Extract the listing in its entirety, keeping each line identical to the original.

◆ ◆ ◆

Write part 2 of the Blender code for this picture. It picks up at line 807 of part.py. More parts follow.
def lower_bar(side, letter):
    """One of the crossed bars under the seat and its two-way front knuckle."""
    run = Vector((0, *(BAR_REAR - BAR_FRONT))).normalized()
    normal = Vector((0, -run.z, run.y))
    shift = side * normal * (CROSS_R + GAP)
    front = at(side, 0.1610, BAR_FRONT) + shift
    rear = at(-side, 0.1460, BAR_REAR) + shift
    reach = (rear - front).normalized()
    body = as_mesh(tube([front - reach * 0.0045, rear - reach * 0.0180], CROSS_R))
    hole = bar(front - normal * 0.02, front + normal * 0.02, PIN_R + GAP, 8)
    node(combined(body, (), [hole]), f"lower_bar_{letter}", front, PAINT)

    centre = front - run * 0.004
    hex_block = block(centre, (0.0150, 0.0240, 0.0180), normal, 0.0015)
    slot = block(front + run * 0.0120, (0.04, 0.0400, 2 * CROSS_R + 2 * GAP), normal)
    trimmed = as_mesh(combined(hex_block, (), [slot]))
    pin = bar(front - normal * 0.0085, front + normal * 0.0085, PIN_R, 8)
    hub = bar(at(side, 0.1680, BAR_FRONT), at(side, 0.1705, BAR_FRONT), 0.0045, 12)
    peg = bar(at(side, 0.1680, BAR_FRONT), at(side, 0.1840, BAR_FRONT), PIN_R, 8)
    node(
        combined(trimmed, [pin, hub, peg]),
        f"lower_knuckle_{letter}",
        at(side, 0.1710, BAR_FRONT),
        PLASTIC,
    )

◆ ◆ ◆

▸ SOLUTION TO THE PROBLEM
Write part 2 of the Blender code for this picture. It picks up at line 807 of part.py. More parts follow.
def lower_bar(side, letter):
    """One of the crossed bars under the seat and its two-way front knuckle."""
    run = Vector((0, *(BAR_REAR - BAR_FRONT))).normalized()
    normal = Vector((0, -run.z, run.y))
    shift = side * normal * (CROSS_R + GAP)
    front = at(side, 0.1610, BAR_FRONT) + shift
    rear = at(-side, 0.1460, BAR_REAR) + shift
    reach = (rear - front).normalized()
    body = as_mesh(tube([front - reach * 0.0045, rear - reach * 0.0180], CROSS_R))
    hole = bar(front - normal * 0.02, front + normal * 0.02, PIN_R + GAP, 8)
    node(combined(body, (), [hole]), f"lower_bar_{letter}", front, PAINT)

    centre = front - run * 0.004
    hex_block = block(centre, (0.0150, 0.0240, 0.0180), normal, 0.0015)
    slot = block(front + run * 0.0120, (0.04, 0.0400, 2 * CROSS_R + 2 * GAP), normal)
    trimmed = as_mesh(combined(hex_block, (), [slot]))
    pin = bar(front - normal * 0.0085, front + normal * 0.0085, PIN_R, 8)
    hub = bar(at(side, 0.1680, BAR_FRONT), at(side, 0.1705, BAR_FRONT), 0.0045, 12)
    peg = bar(at(side, 0.1680, BAR_FRONT), at(side, 0.1840, BAR_FRONT), PIN_R, 8)
    node(
        combined(trimmed, [pin, hub, peg]),
        f"lower_knuckle_{letter}",
        at(side, 0.1710, BAR_FRONT),
        PLASTIC,
    )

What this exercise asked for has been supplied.